REQUIRED WORK> Write out the whole listing word for word.

DATASET EXCERPT>
= = =

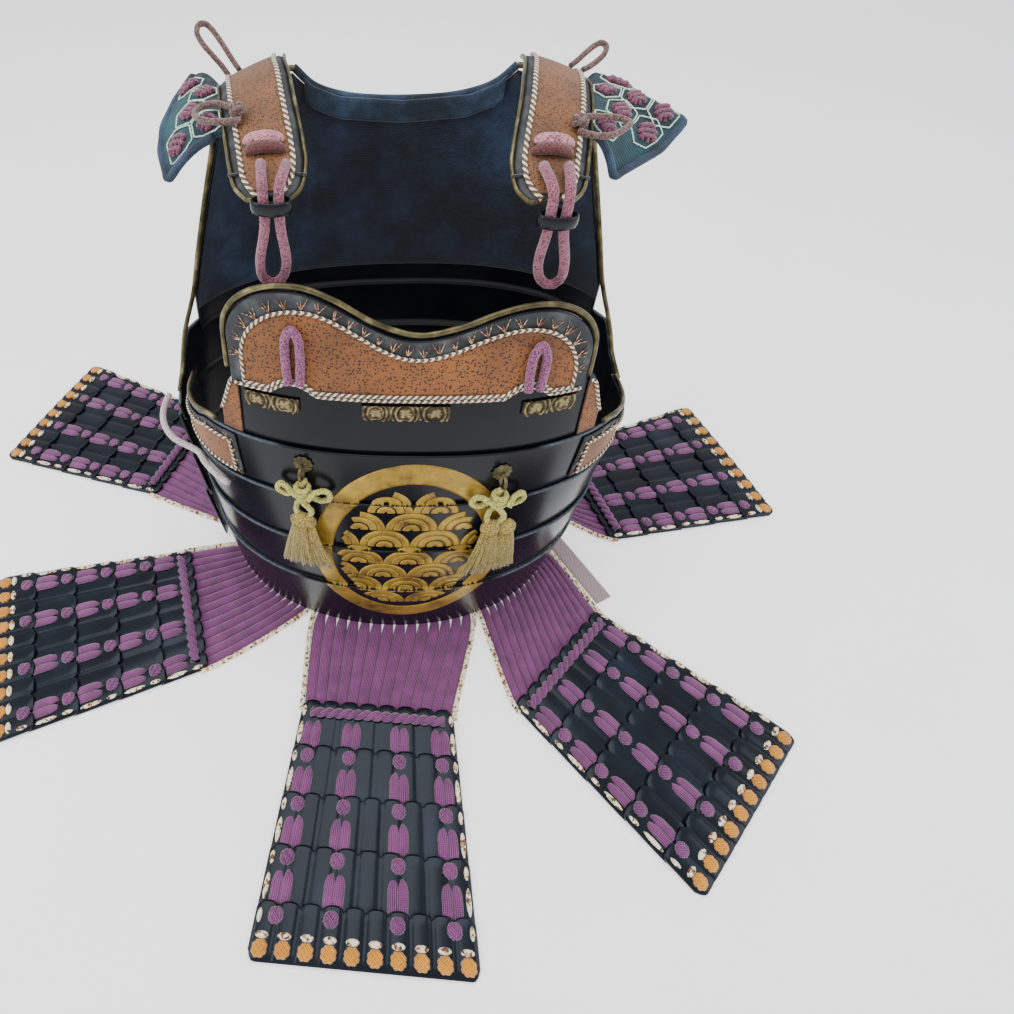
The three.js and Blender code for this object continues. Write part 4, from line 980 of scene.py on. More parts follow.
GILT = material("rubbed gold leaf", gilt_surface)
angle = np.linspace(0, 2 * np.pi, 721)[:, None]
share = np.linspace(RING_INNER, 1, 13)[None, :]
ring_x = CREST_X + CREST_HALF * share * np.sin(angle)
ring_z = CREST_Z + CREST_TALL * share * np.cos(angle)
lift = LEAF_OUT * np.minimum(1, 0.4 + 6 * np.minimum(share - RING_INNER, 1 - share) / 0.2)
crest = [(outwards(on_lames(ring_x, ring_z, lift), (0, -1, 0)), False)]
for row in range(-5, 6):
    for place_in_row in range(-4, 5):
        centre_x = CREST_X + WAVE_RADIUS * (2 * place_in_row + row % 2)
        centre_z = CREST_Z - 10 + WAVE_RADIUS * row
        for radius in WAVE_ARCS:
            bow = np.linspace(0, np.pi, 40)
            line = np.stack([centre_x + WAVE_RADIUS * radius * np.cos(bow),
                             centre_z + WAVE_RADIUS * radius * np.sin(bow)], 1)
            inside = np.hypot((line[:, 0] - CREST_X) / CREST_HALF,
                              (line[:, 1] - CREST_Z) / CREST_TALL) < WAVES_WITHIN
            edges = np.flatnonzero(np.diff(np.concatenate([[0], inside.astype(int), [0]])))
            for start, end in edges.reshape(-1, 2):
                if end - start > 3:
                    crest.append(leaf_strip(line[start:end], WAVE_RADIUS * WAVE_HALF))
piece("gilt_design", crest, GILT, thick=0.35)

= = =

ANSWER FOR THIS EXERCISE>
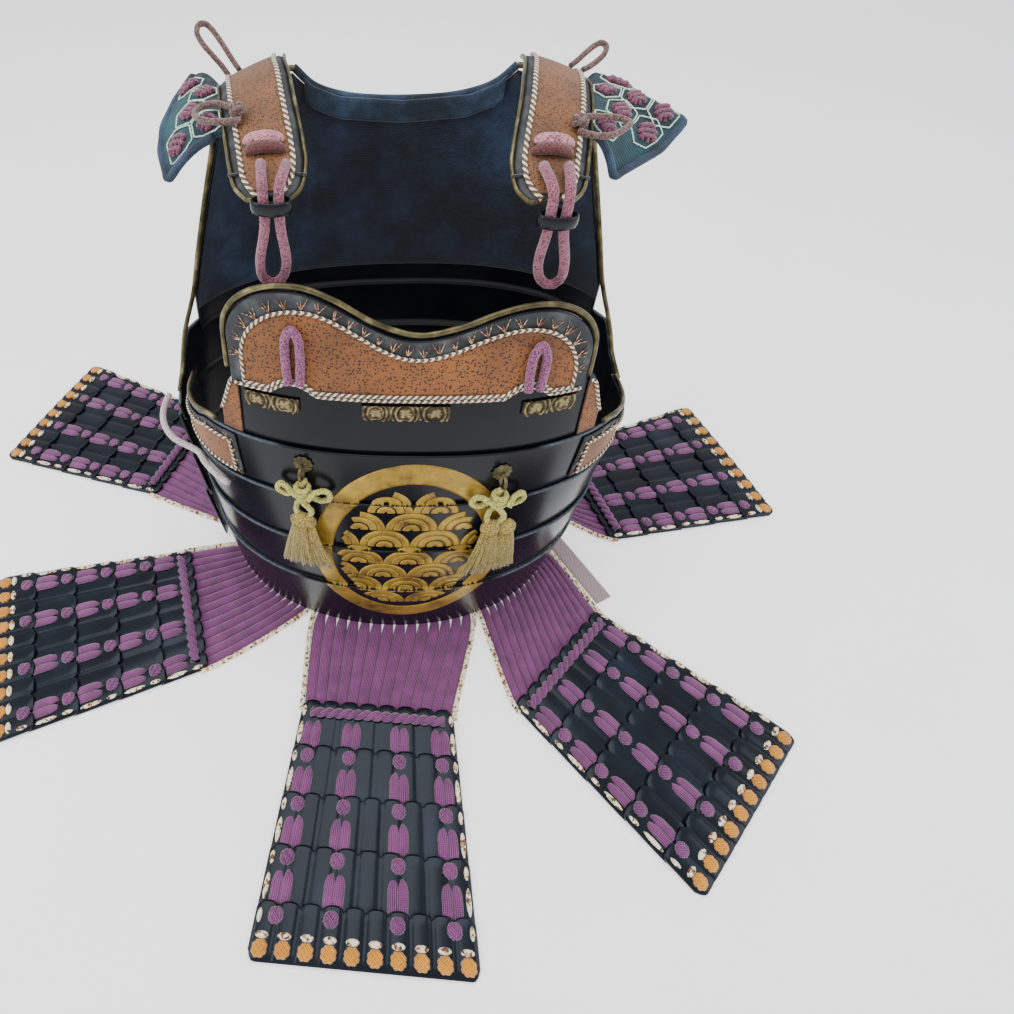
The three.js and Blender code for this object continues. Write part 4, from line 980 of scene.py on. More parts follow.
GILT = material("rubbed gold leaf", gilt_surface)
angle = np.linspace(0, 2 * np.pi, 721)[:, None]
share = np.linspace(RING_INNER, 1, 13)[None, :]
ring_x = CREST_X + CREST_HALF * share * np.sin(angle)
ring_z = CREST_Z + CREST_TALL * share * np.cos(angle)
lift = LEAF_OUT * np.minimum(1, 0.4 + 6 * np.minimum(share - RING_INNER, 1 - share) / 0.2)
crest = [(outwards(on_lames(ring_x, ring_z, lift), (0, -1, 0)), False)]
for row in range(-5, 6):
    for place_in_row in range(-4, 5):
        centre_x = CREST_X + WAVE_RADIUS * (2 * place_in_row + row % 2)
        centre_z = CREST_Z - 10 + WAVE_RADIUS * row
        for radius in WAVE_ARCS:
            bow = np.linspace(0, np.pi, 40)
            line = np.stack([centre_x + WAVE_RADIUS * radius * np.cos(bow),
                             centre_z + WAVE_RADIUS * radius * np.sin(bow)], 1)
            inside = np.hypot((line[:, 0] - CREST_X) / CREST_HALF,
                              (line[:, 1] - CREST_Z) / CREST_TALL) < WAVES_WITHIN
            edges = np.flatnonzero(np.diff(np.concatenate([[0], inside.astype(int), [0]])))
            for start, end in edges.reshape(-1, 2):
                if end - start > 3:
                    crest.append(leaf_strip(line[start:end], WAVE_RADIUS * WAVE_HALF))
piece("gilt_design", crest, GILT, thick=0.35)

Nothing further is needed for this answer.